De alguna manera, pues, el socialismo francés, de raíz posibilista como consecuencia de las estrecheces y fracasos de la revolución de 1848, acabará pereciendo a manos del socialismo alemán, que prefiere mirarse en la llamada revolución francesa (aunque, en realidad, el 48 fue mucho más importante para la consecución de las libertades públicas), dado que fue una revolución basada en el enfrentamiento y la violencia.
Seis meses después del manifiesto, septiembre de 1864, se crea en Londres el grupo obrerista cuyo objetivo mayor es destruir el capitalismo: La Asociación Internacional de Trabajadores. Casi todos los presentes son ingleses; pero allí está un refugiado alemán llamado Karl Marx y un obrero francés, Henri Louis Tolain, que había sido candidato en las recientes elecciones. Subordinación de toda acción política a la conquista económica de los medios de producción, movimiento de clase que por eso mismo se plantea que el tipo de régimen es un dato accesorio. Esto último irritará mucho a los republicanos. Pero los obreros, la verdad, han decidido ir a su bola. Y allí siguen.
En el mes de julio de 1865 se abrirá en la rue des Gravilliers de Paris la primera sucursal de la Internacional en Francia.
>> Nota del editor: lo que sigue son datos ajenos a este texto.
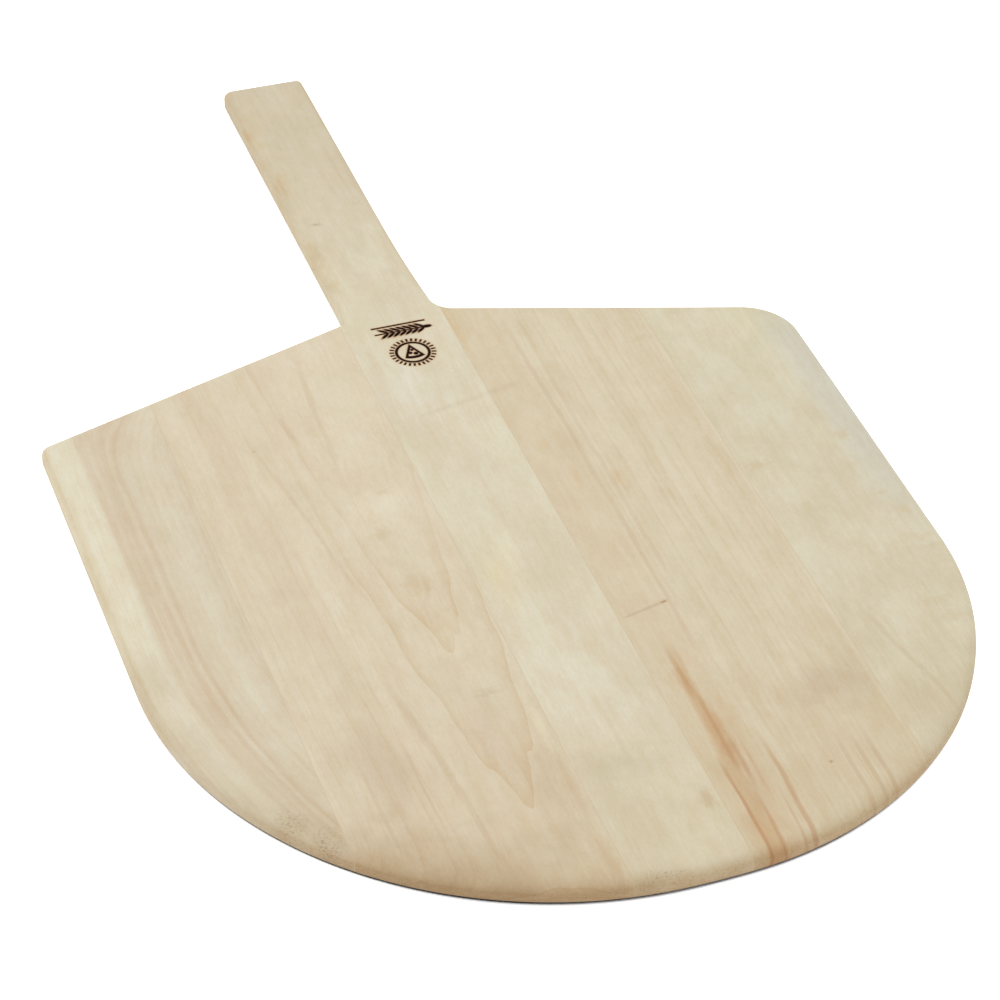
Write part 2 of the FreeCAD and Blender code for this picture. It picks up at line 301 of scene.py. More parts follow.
def wheat_ear(u, v):
    """Distances to an ear of wheat: a stem with grains in pairs, and one more at its end."""
    off_stem = v - EAR_V
    stem = np.maximum(np.abs(off_stem) - STEM_HALF, np.abs(u - STEM_U) - STEM_HALF_LENGTH)
    grains = [np.hypot((u - LAST_GRAIN_U) / LAST_GRAIN_HALF_LENGTH, off_stem) - 1]
    cosine, sine = math.cos(GRAIN_TILT), math.sin(GRAIN_TILT)
    for k in range(GRAIN_PAIRS):
        for side in (-1, 1):
            du, dv = u - GRAIN_START_U - k * GRAIN_STEP, off_stem * side - GRAIN_OFF
            along, across = du * cosine - dv * sine, du * sine + dv * cosine
            from_middle = np.hypot(along / GRAIN_HALF_LENGTH, across / GRAIN_HALF)
            grains.append((from_middle - 1) * GRAIN_HALF)
    return [stem] + grains


# ---------------- the panel's mesh

def inside_polygon(points, polygon):
    """True for each point inside the closed polygon, by counting crossings."""
    inside = np.zeros(len(points), bool)
    x, y = points[:, 0], points[:, 1]
    for (x1, y1), (x2, y2) in zip(polygon, np.roll(polygon, -1, 0)):
        if y1 == y2:
            continue
        crosses = (y1 > y) != (y2 > y)
        inside ^= crosses & (x < (x2 - x1) * (y - y1) / (y2 - y1) + x1)
    return inside


def grid(low, high, step):
    """Grid points over a rectangle, at most one step apart."""
    counts = [max(2, int(math.ceil((b - a) / step)) + 1) for a, b in zip(low, high)]
    xs, ys = (np.linspace(a, b, n) for a, b, n in zip(low, high, counts))
    return np.stack(np.meshgrid(xs, ys), -1).reshape(-1, 2)


def search_tree(points):
    """A tree that finds the nearest of some points in the plane."""
    tree = KDTree(len(points))
    for k, (x, y) in enumerate(points):
        tree.insert((x, y, 0), k)
    tree.balance()
    return tree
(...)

Los socios de ese local destartalado pagan dos sous semanales. Es un club abierto a los burgueses pues, de hecho, fueron admitidos en el mismo personas como Jules François Simon Suisse, normalmente conocido como Jules Simon; o Henri Martin. La Internacional no tendrá grandes éxitos hasta las reuniones de Ginebra en 1866 y Lausana en 1867, cuando decida ser libertaria. Y ahí sí que se montará la mundial, aunque ésa es otra historia.